→ PROBLEM DESCRIPTION
Write every record out again exactly as given.

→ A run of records
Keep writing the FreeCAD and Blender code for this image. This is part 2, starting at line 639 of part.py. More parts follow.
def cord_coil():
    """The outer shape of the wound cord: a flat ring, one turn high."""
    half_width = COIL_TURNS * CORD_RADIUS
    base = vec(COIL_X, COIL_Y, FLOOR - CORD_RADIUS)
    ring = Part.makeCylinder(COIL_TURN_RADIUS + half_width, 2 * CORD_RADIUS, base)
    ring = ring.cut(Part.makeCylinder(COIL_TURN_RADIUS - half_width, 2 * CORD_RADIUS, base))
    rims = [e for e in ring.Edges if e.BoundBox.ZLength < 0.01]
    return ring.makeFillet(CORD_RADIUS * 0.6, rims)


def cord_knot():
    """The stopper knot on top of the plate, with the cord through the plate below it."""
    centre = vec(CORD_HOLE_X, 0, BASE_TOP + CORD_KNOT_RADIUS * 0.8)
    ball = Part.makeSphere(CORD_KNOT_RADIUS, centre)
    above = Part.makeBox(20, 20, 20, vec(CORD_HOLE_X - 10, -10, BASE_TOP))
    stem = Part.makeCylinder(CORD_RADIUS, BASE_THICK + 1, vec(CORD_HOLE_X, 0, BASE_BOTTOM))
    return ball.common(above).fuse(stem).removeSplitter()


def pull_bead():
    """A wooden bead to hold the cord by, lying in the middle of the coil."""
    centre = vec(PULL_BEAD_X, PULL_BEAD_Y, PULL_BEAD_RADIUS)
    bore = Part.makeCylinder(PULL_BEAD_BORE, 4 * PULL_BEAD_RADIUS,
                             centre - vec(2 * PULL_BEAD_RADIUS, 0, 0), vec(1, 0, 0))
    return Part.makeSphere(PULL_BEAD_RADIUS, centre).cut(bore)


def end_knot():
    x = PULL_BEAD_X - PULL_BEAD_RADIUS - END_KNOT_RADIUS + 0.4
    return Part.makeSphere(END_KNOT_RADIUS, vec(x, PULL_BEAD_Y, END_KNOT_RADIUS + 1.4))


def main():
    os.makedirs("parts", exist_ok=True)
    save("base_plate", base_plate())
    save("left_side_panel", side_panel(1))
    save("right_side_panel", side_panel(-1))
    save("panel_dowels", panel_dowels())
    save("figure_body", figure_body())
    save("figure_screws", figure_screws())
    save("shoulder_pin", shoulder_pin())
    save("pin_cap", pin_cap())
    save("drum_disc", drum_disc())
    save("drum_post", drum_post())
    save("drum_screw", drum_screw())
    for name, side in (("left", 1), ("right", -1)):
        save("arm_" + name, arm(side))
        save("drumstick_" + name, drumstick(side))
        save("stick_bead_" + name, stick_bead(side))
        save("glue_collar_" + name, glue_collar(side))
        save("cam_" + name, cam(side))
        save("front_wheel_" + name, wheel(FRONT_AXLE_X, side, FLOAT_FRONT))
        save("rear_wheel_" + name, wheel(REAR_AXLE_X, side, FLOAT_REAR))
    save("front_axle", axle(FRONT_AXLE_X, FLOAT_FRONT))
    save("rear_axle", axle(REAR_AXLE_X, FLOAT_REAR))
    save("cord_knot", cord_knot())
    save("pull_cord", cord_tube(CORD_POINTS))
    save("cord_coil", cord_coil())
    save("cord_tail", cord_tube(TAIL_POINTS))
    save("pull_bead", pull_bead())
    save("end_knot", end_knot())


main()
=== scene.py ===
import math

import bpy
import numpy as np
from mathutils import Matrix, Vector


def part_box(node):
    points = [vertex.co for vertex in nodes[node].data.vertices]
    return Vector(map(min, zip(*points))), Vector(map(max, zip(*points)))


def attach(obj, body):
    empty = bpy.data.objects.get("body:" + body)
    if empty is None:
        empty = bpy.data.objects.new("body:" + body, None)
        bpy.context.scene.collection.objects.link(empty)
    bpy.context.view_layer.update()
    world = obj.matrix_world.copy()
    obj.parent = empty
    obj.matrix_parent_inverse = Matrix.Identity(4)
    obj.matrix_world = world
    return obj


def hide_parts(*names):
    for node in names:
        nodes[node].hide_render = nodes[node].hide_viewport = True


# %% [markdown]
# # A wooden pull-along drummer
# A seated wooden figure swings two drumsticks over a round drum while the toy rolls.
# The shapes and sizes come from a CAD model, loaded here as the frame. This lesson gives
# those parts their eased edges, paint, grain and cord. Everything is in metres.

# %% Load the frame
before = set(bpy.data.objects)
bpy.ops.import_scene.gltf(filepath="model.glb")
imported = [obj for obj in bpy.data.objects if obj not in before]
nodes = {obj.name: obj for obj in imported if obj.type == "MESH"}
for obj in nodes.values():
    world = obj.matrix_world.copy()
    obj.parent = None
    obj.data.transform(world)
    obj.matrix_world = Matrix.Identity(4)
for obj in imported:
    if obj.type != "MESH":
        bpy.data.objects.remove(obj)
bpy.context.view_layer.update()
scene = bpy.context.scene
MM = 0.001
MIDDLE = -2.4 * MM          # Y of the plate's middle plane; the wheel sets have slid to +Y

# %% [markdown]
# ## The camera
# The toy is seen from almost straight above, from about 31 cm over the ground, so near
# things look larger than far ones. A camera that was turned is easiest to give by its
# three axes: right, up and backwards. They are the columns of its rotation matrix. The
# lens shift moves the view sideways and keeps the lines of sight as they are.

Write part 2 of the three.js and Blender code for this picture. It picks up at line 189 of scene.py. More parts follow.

→ RESULT OF THIS TASK
Keep writing the FreeCAD and Blender code for this image. This is part 2, starting at line 639 of part.py. More parts follow.
def cord_coil():
    """The outer shape of the wound cord: a flat ring, one turn high."""
    half_width = COIL_TURNS * CORD_RADIUS
    base = vec(COIL_X, COIL_Y, FLOOR - CORD_RADIUS)
    ring = Part.makeCylinder(COIL_TURN_RADIUS + half_width, 2 * CORD_RADIUS, base)
    ring = ring.cut(Part.makeCylinder(COIL_TURN_RADIUS - half_width, 2 * CORD_RADIUS, base))
    rims = [e for e in ring.Edges if e.BoundBox.ZLength < 0.01]
    return ring.makeFillet(CORD_RADIUS * 0.6, rims)


def cord_knot():
    """The stopper knot on top of the plate, with the cord through the plate below it."""
    centre = vec(CORD_HOLE_X, 0, BASE_TOP + CORD_KNOT_RADIUS * 0.8)
    ball = Part.makeSphere(CORD_KNOT_RADIUS, centre)
    above = Part.makeBox(20, 20, 20, vec(CORD_HOLE_X - 10, -10, BASE_TOP))
    stem = Part.makeCylinder(CORD_RADIUS, BASE_THICK + 1, vec(CORD_HOLE_X, 0, BASE_BOTTOM))
    return ball.common(above).fuse(stem).removeSplitter()


def pull_bead():
    """A wooden bead to hold the cord by, lying in the middle of the coil."""
    centre = vec(PULL_BEAD_X, PULL_BEAD_Y, PULL_BEAD_RADIUS)
    bore = Part.makeCylinder(PULL_BEAD_BORE, 4 * PULL_BEAD_RADIUS,
                             centre - vec(2 * PULL_BEAD_RADIUS, 0, 0), vec(1, 0, 0))
    return Part.makeSphere(PULL_BEAD_RADIUS, centre).cut(bore)


def end_knot():
    x = PULL_BEAD_X - PULL_BEAD_RADIUS - END_KNOT_RADIUS + 0.4
    return Part.makeSphere(END_KNOT_RADIUS, vec(x, PULL_BEAD_Y, END_KNOT_RADIUS + 1.4))


def main():
    os.makedirs("parts", exist_ok=True)
    save("base_plate", base_plate())
    save("left_side_panel", side_panel(1))
    save("right_side_panel", side_panel(-1))
    save("panel_dowels", panel_dowels())
    save("figure_body", figure_body())
    save("figure_screws", figure_screws())
    save("shoulder_pin", shoulder_pin())
    save("pin_cap", pin_cap())
    save("drum_disc", drum_disc())
    save("drum_post", drum_post())
    save("drum_screw", drum_screw())
    for name, side in (("left", 1), ("right", -1)):
        save("arm_" + name, arm(side))
        save("drumstick_" + name, drumstick(side))
        save("stick_bead_" + name, stick_bead(side))
        save("glue_collar_" + name, glue_collar(side))
        save("cam_" + name, cam(side))
        save("front_wheel_" + name, wheel(FRONT_AXLE_X, side, FLOAT_FRONT))
        save("rear_wheel_" + name, wheel(REAR_AXLE_X, side, FLOAT_REAR))
    save("front_axle", axle(FRONT_AXLE_X, FLOAT_FRONT))
    save("rear_axle", axle(REAR_AXLE_X, FLOAT_REAR))
    save("cord_knot", cord_knot())
    save("pull_cord", cord_tube(CORD_POINTS))
    save("cord_coil", cord_coil())
    save("cord_tail", cord_tube(TAIL_POINTS))
    save("pull_bead", pull_bead())
    save("end_knot", end_knot())


main()
=== scene.py ===
import math

import bpy
import numpy as np
from mathutils import Matrix, Vector


def part_box(node):
    points = [vertex.co for vertex in nodes[node].data.vertices]
    return Vector(map(min, zip(*points))), Vector(map(max, zip(*points)))


def attach(obj, body):
    empty = bpy.data.objects.get("body:" + body)
    if empty is None:
        empty = bpy.data.objects.new("body:" + body, None)
        bpy.context.scene.collection.objects.link(empty)
    bpy.context.view_layer.update()
    world = obj.matrix_world.copy()
    obj.parent = empty
    obj.matrix_parent_inverse = Matrix.Identity(4)
    obj.matrix_world = world
    return obj


def hide_parts(*names):
    for node in names:
        nodes[node].hide_render = nodes[node].hide_viewport = True


# %% [markdown]
# # A wooden pull-along drummer
# A seated wooden figure swings two drumsticks over a round drum while the toy rolls.
# The shapes and sizes come from a CAD model, loaded here as the frame. This lesson gives
# those parts their eased edges, paint, grain and cord. Everything is in metres.

# %% Load the frame
before = set(bpy.data.objects)
bpy.ops.import_scene.gltf(filepath="model.glb")
imported = [obj for obj in bpy.data.objects if obj not in before]
nodes = {obj.name: obj for obj in imported if obj.type == "MESH"}
for obj in nodes.values():
    world = obj.matrix_world.copy()
    obj.parent = None
    obj.data.transform(world)
    obj.matrix_world = Matrix.Identity(4)
for obj in imported:
    if obj.type != "MESH":
        bpy.data.objects.remove(obj)
bpy.context.view_layer.update()
scene = bpy.context.scene
MM = 0.001
MIDDLE = -2.4 * MM          # Y of the plate's middle plane; the wheel sets have slid to +Y

# %% [markdown]
# ## The camera
# The toy is seen from almost straight above, from about 31 cm over the ground, so near
# things look larger than far ones. A camera that was turned is easiest to give by its
# three axes: right, up and backwards. They are the columns of its rotation matrix. The
# lens shift moves the view sideways and keeps the lines of sight as they are.

Write part 2 of the three.js and Blender code for this picture. It picks up at line 189 of scene.py. More parts follow.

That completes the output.